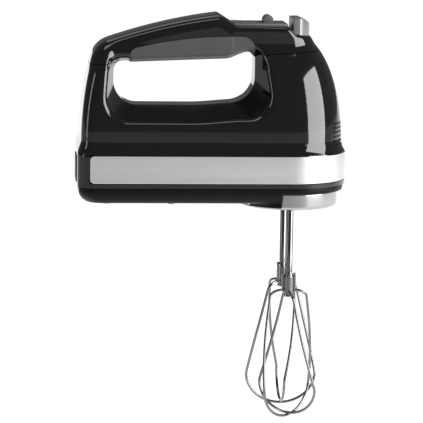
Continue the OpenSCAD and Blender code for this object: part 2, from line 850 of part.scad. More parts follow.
module worm() {
    n = worm_starts;
    root = worm_r - 1.2;
    tip = worm_r + 0.75;
    outline = [for (i = [0:n - 1], c = [[root, -90], [root, -68], [worm_r, -40], [tip, -20],
            [tip, 20], [worm_r, 40], [root, 68]])
        let (a = 360 / n * i + c[1] * 2 / n) [c[0] * cos(a), c[0] * sin(a)]];
    // half the turns are taken back so that a groove faces each wheel
    color("#a9abae") translate([0, 0, motor_z]) rotate([0, 90, 0]) difference() {
        rotate([0, 0, -180 * worm_length / worm_lead])
            linear_extrude(worm_length, center = true, twist = -360 * worm_length / worm_lead,
                slices = 56) polygon(outline);
        cylinder(r = shaft_radius, h = worm_length + 2, center = true);
    }
}

// ---- Motor ----

// Turns a part drawn along Z so that it lies along the motor's axis
module on_motor(x) {
    translate([x, 0, motor_z]) rotate([0, 90, 0]) children();
}

module motor_shaft() {
    color("#b5b7ba") on_motor(rear_bearing_x - bearing_length)
        cylinder(r = shaft_radius, h = worm_length / 2 - rear_bearing_x + bearing_length + 2);
}

slot_count = 10;
slot_depth = 5;

module armature_core() {
    color("#8a8c8f") on_motor(stack_rear) difference() {
        cylinder(r = armature_r, h = stack_length);
        translate([0, 0, -1]) cylinder(r = shaft_radius, h = stack_length + 2);
        for (i = [0:slot_count - 1]) rotate([0, 0, i * 360 / slot_count])
            translate([armature_r - slot_depth, -1.2, -1])
                cube([slot_depth + 2, 2.4, stack_length + 2]);
    }
}

module armature_windings() {
    color("#b46a3c") on_motor(stack_rear) {
        for (z = [-4, stack_length]) translate([0, 0, z]) difference() {
            cylinder(r = armature_r - 1.5, h = 4);
            translate([0, 0, -1]) cylinder(r = shaft_radius + 0.6, h = 6);
        }
        for (i = [0:slot_count - 1]) rotate([0, 0, i * 360 / slot_count])
            translate([armature_r - slot_depth + 0.1, -1.1, -0.5])
                cube([slot_depth - 1.8, 2.2, stack_length + 1]);
    }
}

module commutator() {
    color("#b87a48") on_motor(commutator_front - commutator_length) difference() {
        cylinder(r = commutator_r, h = commutator_length);
        translate([0, 0, -1]) cylinder(r = shaft_radius, h = commutator_length + 2);
        for (i = [0:9]) rotate([0, 0, 36 * i + 18]) translate([commutator_r - 0.7, -0.25, 2])
            cube([2, 0.5, commutator_length]);
    }
}

module cooling_fan() {
    color("#d7d2c2") on_motor(fan_x) difference() {
        union() {
            cylinder(r = shaft_radius + 3, h = fan_length);
            cylinder(r = stator_radius - 4, h = 1.4);
            for (i = [0:8]) rotate([0, 0, 40 * i]) translate([5, -0.7, 0.5])
                cube([stator_radius - 10, 1.4, fan_length - 0.5]);
        }
        translate([0, 0, -1]) cylinder(r = shaft_radius, h = fan_length + 2);
    }
}

pole_r = armature_r + 0.5;
yoke_r = stator_radius - 3.8;

// Region within a angle either side of +Y, along the motor
module pole_wedge(angle, z0, z1) {
    reach = 60;
    translate([0, 0, z0]) linear_extrude(z1 - z0)
        polygon([[0, 0], [-reach * sin(angle), reach * cos(angle)], [0, 1.5 * reach],
            [reach * sin(angle), reach * cos(angle)]]);
}

module ring(r_in, r_out, z0, z1) {
    translate([0, 0, z0]) difference() {
        cylinder(r = r_out, h = z1 - z0);
        translate([0, 0, -1]) cylinder(r = r_in, h = z1 - z0 + 2);
    }
}

module stator_core() {
    color("#7f8184") on_motor(stack_rear) {
        ring(yoke_r, stator_radius, 0, stack_length);
        for (turn = [0, 180]) rotate([0, 0, turn]) {
            intersection() {
                ring(pole_r, pole_r + 2, 0, stack_length);
                pole_wedge(52, -1, stack_length + 1);
            }
            intersection() {
                ring(pole_r + 1, yoke_r + 1, 0, stack_length);
                translate([-6, 0, -1]) cube([12, 40, stack_length + 2]);
            }
        }
    }
}

module field_coils() {
    color("#b46a3c") on_motor(stack_rear) for (turn = [0, 180]) rotate([0, 0, turn]) difference() {
        intersection() {
            ring(pole_r + 2.3, yoke_r - 0.3, -4, stack_length + 4);
            pole_wedge(48, -5, stack_length + 5);
        }
        translate([-6.3, 0, -0.3]) cube([12.6, 40, stack_length + 0.6]);
    }
}

module motor_front_bracket() {
    color("#8d8f91") on_motor(front_bearing_x) difference() {
        union() {
            cylinder(r = bearing_r + 3, h = bearing_length);
            translate([0, 0, bearing_length - 2.5])
                cylinder(r = stator_radius - 1, h = gearbox_rear - front_bearing_x - bearing_length + 2.5);
        }
        translate([0, 0, -1]) cylinder(r = bearing_r, h = bearing_length + 1);
        translate([0, 0, bearing_length - 1]) cylinder(r = 9.5, h = 20);
        for (i = [0:3]) rotate([0, 0, 45 + 90 * i]) translate([17, 0, -1]) cylinder(r = 4, h = 30);
    }
}

module motor_rear_bracket() {
    color("#3a3a3e") on_motor(rear_bearing_x - bearing_length) difference() {
        union() {
            cylinder(r = bearing_r + 2.5, h = bearing_length);
            for (side = [-1, 1]) translate([side * (stator_radius - 5) - 2, -9, 0])
                cube([4, 18, stack_rear - 5 - rear_bearing_x + bearing_length]);
            translate([-stator_radius + 3, -9, 0]) cube([2 * stator_radius - 6, 18, 3]);
        }
        translate([0, 0, -1]) cylinder(r = bearing_r, h = bearing_length + 2);
    }
}

module motor_bearings() {
    color("silver") for (x = [rear_bearing_x - bearing_length, front_bearing_x])
        on_motor(x) difference() {
            cylinder(r = bearing_r, h = bearing_length - 1);
            translate([0, 0, -1]) cylinder(r = shaft_radius + run_gap, h = bearing_length + 2);
        }
}

brush_width = 5;
brush_x = commutator_front - commutator_length + 3.5;
brush_inner = commutator_r + 0.05;
brush_length = 7;

// The brushes bear on the commutator from both sides
module both_sides() {
    for (side = [-1, 1]) translate([brush_x, 0, motor_z]) scale_side(side) children();
}

module scale_side(side) {
    rotate([0, 0, side > 0 ? 0 : 180]) translate([side > 0 ? 0 : -brush_width, 0, 0]) children();
}

module brushes() {
    color("#303236") both_sides()
        translate([0, brush_inner, -brush_width / 2]) cube([brush_width, brush_length, brush_width]);
}

module brush_holders() {
    color("#c9a45c") both_sides() difference() {
        translate([-1, commutator_r + 1.5, -brush_width / 2 - 1])
            cube([brush_width + 2, 16, brush_width + 2]);
        translate([-0.05, 0, -brush_width / 2 - 0.05])
            cube([brush_width + 0.1, commutator_r + 1.5 + 15, brush_width + 0.1]);
    }
}

module brush_springs() {
    color("silver") both_sides() translate([brush_width / 2, brush_inner + brush_length, 0])
        rotate([-90, 0, 0]) cylinder(r = 1.6,
            h = commutator_r + 1.5 + 15 - brush_inner - brush_length);
}

// ---- Rear ----

module swivel_post() {
    translate([swivel_x, swivel_y, -1]) cylinder(r = swivel_r + wall, h = 40);
}

// A point on the outlet's outer edge at one end of its swing, at a distance from the pivot
function swing_point(side, reach) = let (a = side * swivel_swing, w = -side * outlet_room)
    [w * cos(a) - reach * sin(a), w * sin(a) + reach * cos(a)];

// Pocket for the turning cord outlet, open to the side
module swivel_cut() {
    translate([swivel_x, swivel_y, outlet_z - 5.5]) {
        cylinder(r = swivel_r + fit_gap, h = 12);
        linear_extrude(12) polygon([swing_point(1, 0), swing_point(1, swivel_reach),
            swing_point(-1, swivel_reach), swing_point(-1, 0)]);
    }
}

module cord_swivel() {
    color("#17171a") translate([swivel_x, swivel_y, outlet_z]) difference() {
        union() {
            translate([0, 0, -5.2]) cylinder(r = swivel_r, h = 11.4);
            rotate([-90, 0, 0]) cylinder(r = outlet_bore + outlet_wall, h = 22);
        }
        rotate([-90, 0, 0]) cylinder(r = outlet_bore, h = 30);
    }
}

module heel_pad() {
    color("#2b2b2d") translate([rear_x - 0.6, -13.8, 14.2]) cube([1.6, 27.6, 19.6]);
}

// ---- Beaters ----

module beater_shaft(s) {
    color("#d5d7da") translate([0, s * beater_spacing / 2, beater_collar_foot + 0.5])
        cylinder(r = beater_shaft_radius, h = beater_top - beater_collar_foot - 0.5);
}

module beater_collar(s) {
    r = beater_collar_radius;
    color("#c3c5c8") translate([0, s * beater_spacing / 2, 0]) rotate_extrude() polygon([
        [beater_shaft_radius, beater_collar_foot], [r - 0.6, beater_collar_foot],
        [r, beater_collar_foot + 0.6], [r, beater_collar_top - 1.6],
        [r - 1.6, beater_collar_top], [beater_shaft_radius, beater_collar_top]]);
}

// Radius and height of the wire at u: 0 at the collar, 1 at the widest point, 2 at the foot
function cage_point(u, foot) =
    u <= 0.3 ? let (s = u / 0.3)
        [beater_collar_radius - 0.1 + (shoulder_radius - 0.7 - beater_collar_radius) * sin(90 * s),
            stub_z + 0.5 - 6 * (1 - cos(90 * s))] :
    u <= 1 ? let (s = (u - 0.3) / 0.7)
        [shoulder_radius - 0.8 + (cage_radius - shoulder_radius + 0.8) * s,
            stub_z - 5.5 - (stub_z - 5.5 - widest_z) * s] :
    [cage_radius * cos(90 * (u - 1)), widest_z - (widest_z - foot) * sin(90 * (u - 1))];

// The two cages twist opposite ways, so that they pass through each other
function cage_turn(u, s) = -s * cage_twist * min(1, max(0, u - 0.1) / 0.9);

// One wire loop: down one side, through the axis, and up the other
module beater_loop(s, start, lift) {
    foot = cage_foot + lift + wire_radius;
    down = [for (i = [0:27]) i < 18 ? i / 18 : 1 + (i - 18) / 10];
    side = function (u, turn) let (p = cage_point(u, foot), a = start + turn + cage_turn(u, s))
        [p[0] * cos(a), p[0] * sin(a), p[1]];
    points = concat([for (u = down) side(u, 0)], [side(2, 0)],
        [for (i = [27:-1:0]) side(down[i], 180)]);
    color("#d5d7da") translate([0, s * beater_spacing / 2, 0]) swept_tube(points, wire_radius, 8);
}

near_start = 45 - cage_twist;
far_start = cage_twist;
loop_gap = 2 * wire_radius + 0.1;

module beater_shaft_left() { beater_shaft(1); }
module beater_collar_left() { beater_collar(1); }
module beater_loop_a_left() { beater_loop(1, far_start, 0); }
module beater_loop_b_left() { beater_loop(1, far_start + 90, loop_gap); }
module beater_shaft_right() { beater_shaft(-1); }
module beater_collar_right() { beater_collar(-1); }
module beater_loop_a_right() { beater_loop(-1, near_start, 0); }
module beater_loop_b_right() { beater_loop(-1, near_start + 90, loop_gap); }

// Moves the mixer so that the middle of the grip is the origin
module placed() {
    translate([-grip_x, 0, -grip_z]) children();
}

placed() main_housing();
placed() handle_cover();
placed() lower_housing();
placed() trim_band();
placed() nose_collar();
placed() handle_carrier();
placed() soft_grip();
placed() control_panel();
placed() speed_window();
placed() speed_up_button();
placed() speed_down_button();
placed() power_switch_knob();
placed() power_switch_body();
placed() circuit_board();
placed() eject_button();
placed() eject_yoke();
placed() eject_spring();
placed() push_pin_left();
placed() push_pin_right();
placed() gearbox_housing();
placed() gearbox_cover();
placed() spindle_bushes();
placed() spindle_left();
placed() spindle_right();
placed() worm_wheel_left();
placed() worm_wheel_right();
placed() motor_shaft();
placed() worm();
placed() armature_core();
placed() armature_windings();
placed() commutator();
placed() cooling_fan();
placed() stator_core();
placed() field_coils();
placed() motor_front_bracket();
placed() motor_rear_bracket();
placed() motor_bearings();
placed() brushes();
placed() brush_holders();
placed() brush_springs();
placed() cord_swivel();
placed() heel_pad();
placed() housing_screws();
placed() gearbox_screws();
placed() beater_shaft_left();
placed() beater_collar_left();
placed() beater_loop_a_left();
placed() beater_loop_b_left();
placed() beater_shaft_right();
placed() beater_collar_right();
placed() beater_loop_a_right();
placed() beater_loop_b_right();
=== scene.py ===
"""Looks for the hand mixer: moulded shells, brushed band, chromed beaters and studio light."""
import json
import math

import bmesh
import bpy
import numpy as np
from mathutils import Matrix, Vector


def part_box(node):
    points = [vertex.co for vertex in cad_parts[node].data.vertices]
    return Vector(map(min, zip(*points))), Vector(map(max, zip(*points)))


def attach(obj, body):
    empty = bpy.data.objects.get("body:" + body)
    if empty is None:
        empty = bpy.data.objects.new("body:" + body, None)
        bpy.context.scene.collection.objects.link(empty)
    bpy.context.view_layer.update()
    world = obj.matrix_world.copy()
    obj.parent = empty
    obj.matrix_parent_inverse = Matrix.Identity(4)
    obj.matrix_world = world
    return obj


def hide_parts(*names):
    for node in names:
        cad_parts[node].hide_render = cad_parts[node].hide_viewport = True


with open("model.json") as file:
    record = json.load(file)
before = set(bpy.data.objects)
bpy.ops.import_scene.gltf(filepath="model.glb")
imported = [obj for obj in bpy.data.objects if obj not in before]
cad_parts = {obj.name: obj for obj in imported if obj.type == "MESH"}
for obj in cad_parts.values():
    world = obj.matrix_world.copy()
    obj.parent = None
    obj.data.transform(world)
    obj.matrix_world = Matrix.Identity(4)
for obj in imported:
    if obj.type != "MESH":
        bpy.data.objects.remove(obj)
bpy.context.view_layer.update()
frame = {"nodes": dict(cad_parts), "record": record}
BODY_OF = {n: b for b, names in frame["record"]["behaviour"]["bodies"].items() for n in names}
SLOT_OF = {s["node"]: s["material_slot"] for s in frame["record"]["subparts"]}

MM = 0.001

# ---- Places, in millimetres from the beater axes (X), the mid-plane (Y) and the underside (Z)
collar_lo, collar_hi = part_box("nose_collar")
base_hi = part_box("lower_housing")[1]
BASE_HEIGHT = 11.7    # from the underside to the lower housing's top
ORIGIN = Vector(((collar_lo.x + collar_hi.x) / 2, 0, base_hi.z - BASE_HEIGHT * MM))
shell_lo, shell_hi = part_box("main_housing")
cover_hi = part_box("handle_cover")[1]
band_lo, band_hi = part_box("trim_band")
HALF = shell_hi.y / MM
REAR = (shell_lo.x - ORIGIN.x) / MM
PEAK = (cover_hi.z - ORIGIN.z) / MM
BAND_LOW = (band_lo.z - ORIGIN.z) / MM
BAND_TOP = (band_hi.z - ORIGIN.z) / MM
BAND_REAR = (band_lo.x - ORIGIN.x) / MM
BEATER_Y = (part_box("beater_collar_left")[0].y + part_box("beater_collar_left")[1].y) / 2 / MM


def place(points):
    """Points in the millimetre layout, as metres in the row frame."""
    return np.asarray(points, float) * MM + np.array(ORIGIN)


# ---- Materials

def material(name, **inputs):
    """A new material and its Principled shader, with these inputs set."""
    mat = bpy.data.materials.new(name)
    mat.use_nodes = True
    shader = mat.node_tree.nodes["Principled BSDF"]
    for key, value in inputs.items():
        shader.inputs[key.replace("_", " ")].default_value = value
    return mat, shader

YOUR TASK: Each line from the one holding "placed() heel_pad();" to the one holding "obj.matrix_world = world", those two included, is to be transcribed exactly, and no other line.

SOLUTION TO THE EXERCISE:
placed() heel_pad();
placed() housing_screws();
placed() gearbox_screws();
placed() beater_shaft_left();
placed() beater_collar_left();
placed() beater_loop_a_left();
placed() beater_loop_b_left();
placed() beater_shaft_right();
placed() beater_collar_right();
placed() beater_loop_a_right();
placed() beater_loop_b_right();
=== scene.py ===
"""Looks for the hand mixer: moulded shells, brushed band, chromed beaters and studio light."""
import json
import math

import bmesh
import bpy
import numpy as np
from mathutils import Matrix, Vector


def part_box(node):
    points = [vertex.co for vertex in cad_parts[node].data.vertices]
    return Vector(map(min, zip(*points))), Vector(map(max, zip(*points)))


def attach(obj, body):
    empty = bpy.data.objects.get("body:" + body)
    if empty is None:
        empty = bpy.data.objects.new("body:" + body, None)
        bpy.context.scene.collection.objects.link(empty)
    bpy.context.view_layer.update()
    world = obj.matrix_world.copy()
    obj.parent = empty
    obj.matrix_parent_inverse = Matrix.Identity(4)
    obj.matrix_world = world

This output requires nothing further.